My agitation with the article was an introductory paragraph addressing readers as "sweet little people" (shiver) and then going on to say what God's idea for marriage is and that his plan is holiness.

Enter...checklist and the insinuation that the checklist equaled God's idea of marriage and, more offensively, that the checklist equated holiness.

My insides began to boil and over the next three days, I ranted and raved and wrestled and discussed and prayed and tried to convey my opinion gently.

Why do we have to put human perimeters on God? More notably, why do we have to present our opinion with a preface of "God said" when (in my opinion!) he clearly did not? Why is it that we, as human beings, cannot even begin to fathom God's Name yet we put a checklist on the requirements of holiness? Who do we think we are?

I'm reading a book that's changing my life. Actually, I've already read it. And it's still changing my life.

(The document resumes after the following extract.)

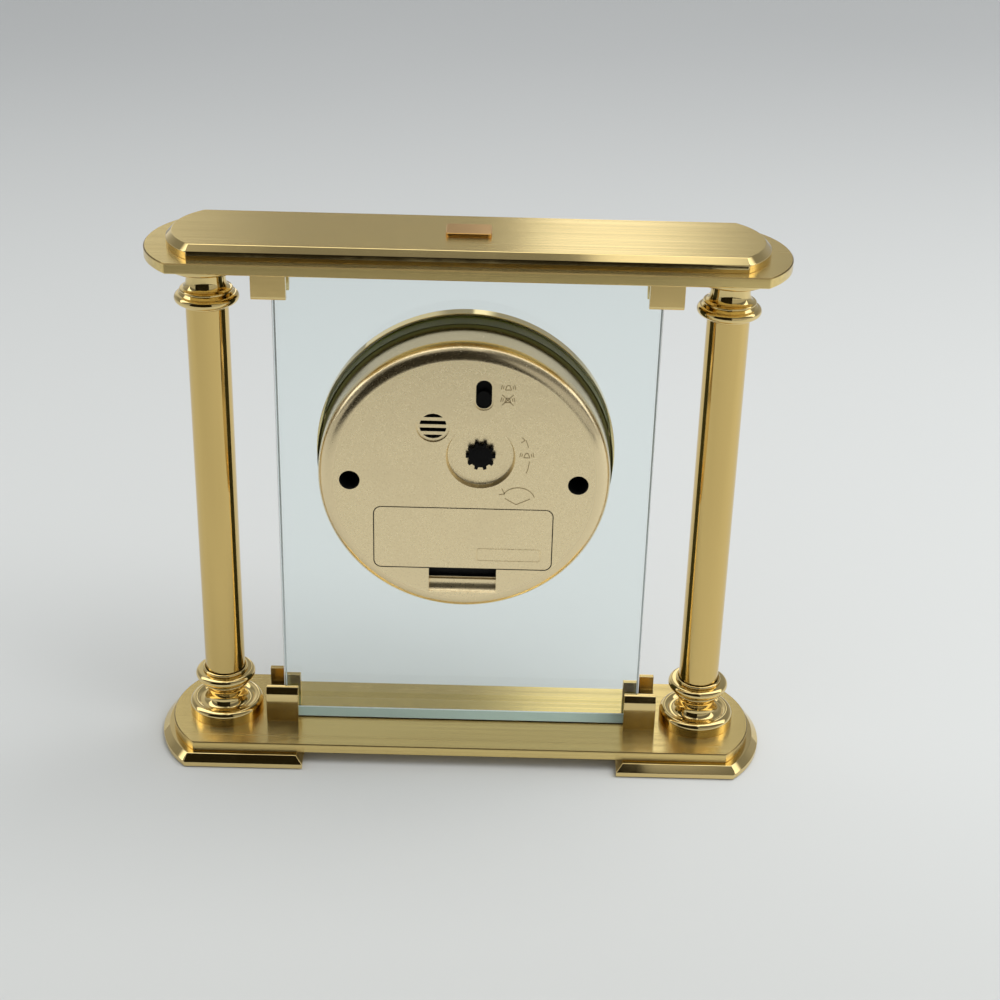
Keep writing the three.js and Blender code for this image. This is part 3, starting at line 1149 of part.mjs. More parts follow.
function buildBattery() {
  const half = CELL_LENGTH / 2;
  const rim = 0.8;
  const cell = turned([
    [0, -half], [CELL_R - rim, -half], [CELL_R, -half + rim], [CELL_R, half - CELL_NUB - rim],
    [CELL_R - rim, half - CELL_NUB], [CELL_NUB_R, half - CELL_NUB], [CELL_NUB_R, half], [0, half],
  ], 14);
  place(head, 'battery', cell.rotateY(Math.PI / 2).translate(0, CELL_Y, CELL_Z), CELL_WRAP);

  const contact = box(
    [CONTACT_WALL_X - SEAT - CONTACT_THICK, CELL_Y - CONTACT_WIDTH / 2, CELL_Z - CONTACT_WIDTH / 2],
    [CONTACT_WALL_X - SEAT, CELL_Y + CONTACT_WIDTH / 2, CELL_Z + CONTACT_WIDTH / 2]);
  place(head, 'contact_plate', contact, STEEL);

  const foot = LEAF_WALL_X + SEAT + CONTACT_THICK / 2;
  const crest = -half - SEAT - CONTACT_THICK / 2;
  const halfHeight = CONTACT_WIDTH / 2;
  const leaf = [
    [foot, CELL_Z - halfHeight], [foot, CELL_Z], [foot, CELL_Z + halfHeight - 0.6],
    [foot + 0.3, CELL_Z + halfHeight], [foot + 0.9, CELL_Z + halfHeight],
  ];
  for (let i = 0; i <= 6; i += 1) {
    const turn = (Math.PI * i) / 6;
    leaf.push([
      THREE.MathUtils.lerp(foot + 1.0, crest, Math.sin(turn) ** 0.8),
      CELL_Z + halfHeight - 0.6 - (i * (CONTACT_WIDTH - 2)) / 6,
    ]);
  }
  const spring = strip(leaf, CONTACT_THICK, -CONTACT_WIDTH / 2, CONTACT_WIDTH / 2);
  place(head, 'contact_leaf', spring.rotateX(Math.PI / 2).translate(0, CELL_Y, 0), STEEL);

  const lidInner = DRUM_REAR + DOOR_THICK;
  const lid = prism(
    roundedRectangle(0, DOOR_Y, DOOR_WIDTH, DOOR_HEIGHT, DOOR_CORNER), DRUM_REAR, lidInner, 4);
  const pads = [-1, 1].map((side) => box(
    [side * DOOR_PAD_X - 1.5, CELL_Y - 4, lidInner - 0.2],
    [side * DOOR_PAD_X + 1.5, CELL_Y + 4, lidInner + DOOR_PAD]));
  const tongueY = DOOR_Y - CELL_R - LEDGE_ROOM + SEAT;
  const tongue = box([-4, tongueY, lidInner - 0.2], [4, tongueY + 1, lidInner + DOOR_TONGUE]);
  place(head, 'battery_door', combine(lid, { add: [...pads, tongue] }), COVER_GOLD);
}

// Hands: a hub over the pipe, a tapered blade and a short tail, turned to the time shown

function hand({ bore, reach, tail, width, tip, level, at }) {
  const [low, high] = [level - HAND_THICK / 2, level + HAND_THICK / 2];
  const blade = new THREE.Shape([
    new THREE.Vector2(-width / 2, -tail), new THREE.Vector2(width / 2, -tail),
    new THREE.Vector2(width / 2, 0), new THREE.Vector2(tip / 2, reach), new THREE.Vector2(-tip / 2, reach),
    new THREE.Vector2(-width / 2, 0),
  ]);
  const hub = rodAlongZ(bore + HUB_WALL, low, high, 20);
  const hole = rodAlongZ(bore, low - 1, high + 1, 16);
  return combine(hub, { add: [prism(blade, low, high)], cut: [hole] }).rotateZ(-at);
}

function buildHands() {
  const turn = 2 * Math.PI;
  const minutes = SHOWN.minutes + SHOWN.seconds / 60;
  const hours = SHOWN.hours + minutes / 60;
  place(head, 'alarm_hand', hand({
    bore: ALARM_PIPE_R + SEAT, reach: ALARM_HAND, tail: 0, width: 1.3, tip: 0.4,
    level: ALARM_HAND_LEVEL, at: (turn * SHOWN.alarmHours) / 12 }), HAND_BRASS);
  place(head, 'hour_hand', hand({
    bore: HOUR_PIPE_R + SEAT, reach: HOUR_HAND, tail: 5, width: 2.4, tip: 1.0,
    level: HOUR_HAND_LEVEL, at: (turn * hours) / 12 }), HAND_BLACK);
  place(head, 'minute_hand', hand({
    bore: MINUTE_PIPE_R + SEAT, reach: MINUTE_HAND, tail: 6, width: 1.9, tip: 0.7,
    level: MINUTE_HAND_LEVEL, at: (turn * minutes) / 60 }), HAND_BLACK);
  place(head, 'second_hand', hand({
    bore: SECOND_ARBOR_R + SEAT, reach: SECOND_HAND, tail: 9, width: 0.7, tip: 0.35,
    level: SECOND_HAND_LEVEL, at: (turn * SHOWN.seconds) / 60 }), HAND_BLACK);
}

buildFeet();
buildPlates();
buildColumns();
buildGlass();
buildClips();
buildBezel();
buildMotionWork();
buildGoingTrain();
buildMotor();
buildMovementPlates();
buildRearCover();
buildControls();
buildBattery();
buildHands();

export default clock;
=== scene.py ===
import logging
import math
from dataclasses import dataclass
from enum import Enum
from typing import Callable, Iterable, Sequence

import bmesh
import bpy
from mathutils import Matrix, Vector


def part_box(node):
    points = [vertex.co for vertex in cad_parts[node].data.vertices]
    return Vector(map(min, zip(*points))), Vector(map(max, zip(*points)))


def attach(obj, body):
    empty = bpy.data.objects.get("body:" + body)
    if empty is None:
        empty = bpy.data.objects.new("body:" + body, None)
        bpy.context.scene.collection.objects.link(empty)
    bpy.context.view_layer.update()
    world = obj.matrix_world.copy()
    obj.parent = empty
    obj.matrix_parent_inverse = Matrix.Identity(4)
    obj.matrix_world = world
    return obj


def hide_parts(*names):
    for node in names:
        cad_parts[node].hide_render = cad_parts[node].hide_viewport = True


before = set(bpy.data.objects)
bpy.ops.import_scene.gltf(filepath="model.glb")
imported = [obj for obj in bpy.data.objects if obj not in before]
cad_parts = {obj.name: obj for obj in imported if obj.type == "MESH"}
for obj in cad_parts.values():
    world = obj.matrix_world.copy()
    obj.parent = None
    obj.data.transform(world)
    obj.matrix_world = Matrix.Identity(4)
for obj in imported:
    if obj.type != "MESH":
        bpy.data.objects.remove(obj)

MM = 0.001
MERGE_DISTANCE = 2e-6
QUARTER_TURN = 0.25

# Heights in millimetres that several sub-assemblies share
PLATE_TOP = 7.3
BEAM_BOTTOM = 166.3
HEAD_HEIGHT = 102.0

log = logging.getLogger("desk_clock")

Piece = bpy.types.Object
Colour = tuple[float, float, float]
Profile = Sequence[tuple[float, float]]
FaceTest = Callable[[Vector, Vector], bool]


class Axis(Enum):
    """The two axes that turned pieces of the clock stand on."""

    UPRIGHT = (0.0, 0.0, 1.0)
    HEAD = (0.0, 1.0, 0.0)


class Side(Enum):
    """Left and right as seen from the dial side of the clock."""

    LEFT = -1
    RIGHT = 1

    @property
    def word(self) -> str:
        """The side's word in the names of nodes."""
        return self.name.lower()


# Drawing and shaping


def millimetres(x: float, y: float, z: float) -> Vector:
    """Gives a point in metres from its place across, back and up in millimetres."""
    return Vector((x, y, z)) * MM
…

Rob Bell says: "The moment God is figured out with nice neat lines and definitions, we are no longer dealing with God. We are dealing with somebody we made up. And if we made him up, then we are in control."

This is key for untold amounts of religious rhetoric bullshit. Bullshit that makes statements like: divorce is sin, meet on Sunday, Jesus rose on Easter. Or for faith followers who decry books such as "The Shack" because it dares paint Jesus as something other then the meek, longhaired, white Jew we've been programmed to believe He was. Or the "DaVinci Code" that speaks of the sacreligious idea that Jesus had a wife.

Are we that cemented in our lines and definitions of who God is that we don't dare allow revolutionizing works such as "The Shack" to impact our lives? The answer is yes, we are.

Later in his book, "Velvet Elvis", Bell makes the austentacious statement that we don't need checklists for holiness because we already are.

"The issue then isn't my beating myself up over all of the things I am not doing or the things I am doing poorly; the issue is my learning who this person is who God keeps insisting I already am." (Bell)

Exclamation point. Exclamation point. It's like jumping into a pool of the most refreshing water...ever. Jump again. Read it again.

Last summer I worked at a Christian camp for the first time in my life. Part of my responsibility was leading the teaching session one morning. I spoke about God writing our stories and trusting Him to do it.

Bell takes it a step further when he says, "God is retelling each of our stories in Jesus...our choice becomes this: we can trust his retelling of the story or we can trust our telling of the story. It is a choice we make every day about the reality we are going to live in...this reality then isn't something we make true about ourselves by doing something. It is already true. Our choice is to live in this new reality or cling to a reality of our own making."

How many times have we sung, "Holiness is what you want from me"? Maybe if we stopped and listened we'd hear him say, "You already are holy. You already are."

So, yes, I'm blunt. And headstrong. The examples for that are far less flattering, I assure you.

And yes, there was a reference earlier to me flying a plane. I'll get to that story later...with pictures!

In the meantime, be holy. And remember, you already are.